The Primarchs is essentially four novellas that tell stories about Fulgrim, Ferrus Manus, Lion el’Jonson, and Omegon. The Fulgrim story actually turned out to be fairly important, bridging the gap between Fulgrim and Angel Exterminatus, and clearing up some minor points that had be a little confused at the time. The Iron Hands story is notable for being a tale with Ferrus Manus front and centre (considering he is killed in book three of the series), and I thought it posed some interesting questions about the Legion, notably how easy it would be to overcome the warriors if you can disrupt their bionics.

In addition to reading, I’ve also been watching more TV, starting to make my way through The Expanse on Amazon Prime.
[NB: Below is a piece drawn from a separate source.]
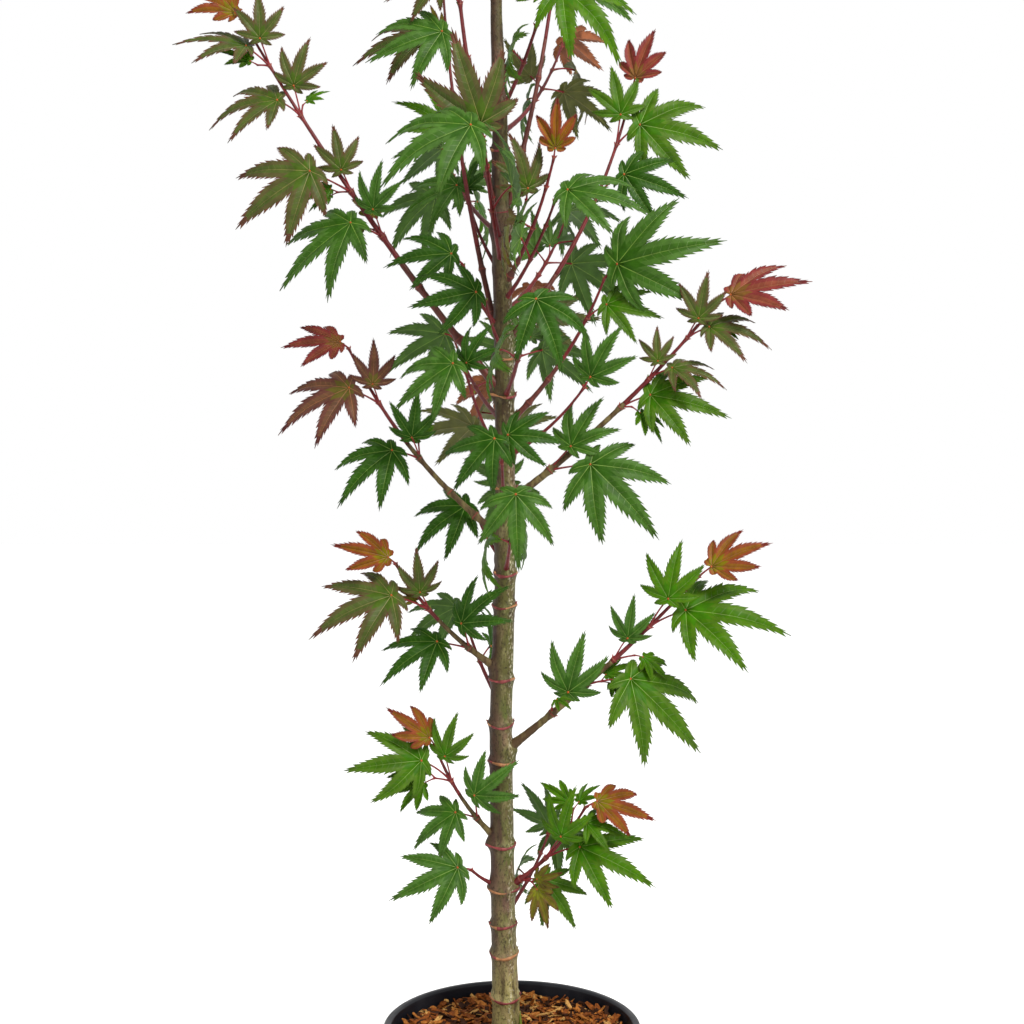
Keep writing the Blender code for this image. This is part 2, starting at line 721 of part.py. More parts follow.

It’s been years since I first read Leviathan Wakes, and I’m still a little put out that I’ve not yet made it to the next book in the series! I really need to pull my finger out on that front. I’ve watched the first series, and I was really impressed by the look of it, and the feel for how they’ve translated the book to the screen. I do find myself increasingly impressed at how good TV shows have become in recent years – watching WandaVision earlier in the year, I was continually blown away by how the production values made it feel very much like a part of the MCU. The Expanse is in a similar vein, with a big-budget feel to it. I did feel lost for the most part, because the storyline has been mixed up, I believe, with some of the more political storylines from Cibola Burn. So I did find it a little hard to follow at times, but that was only because I was thinking of it in terms of the book! I think that adding this political dimension in right away has been the best decision, though, because it greatly enhances the world-building – in my initial review of the book, I did mention the fact that we don’t get a lot of that as a downside to the story.

It’s a great series, anyway, and I think in general this is some of the most believable sci-fi that we have out there. Definitely looking forward to diving into more of this!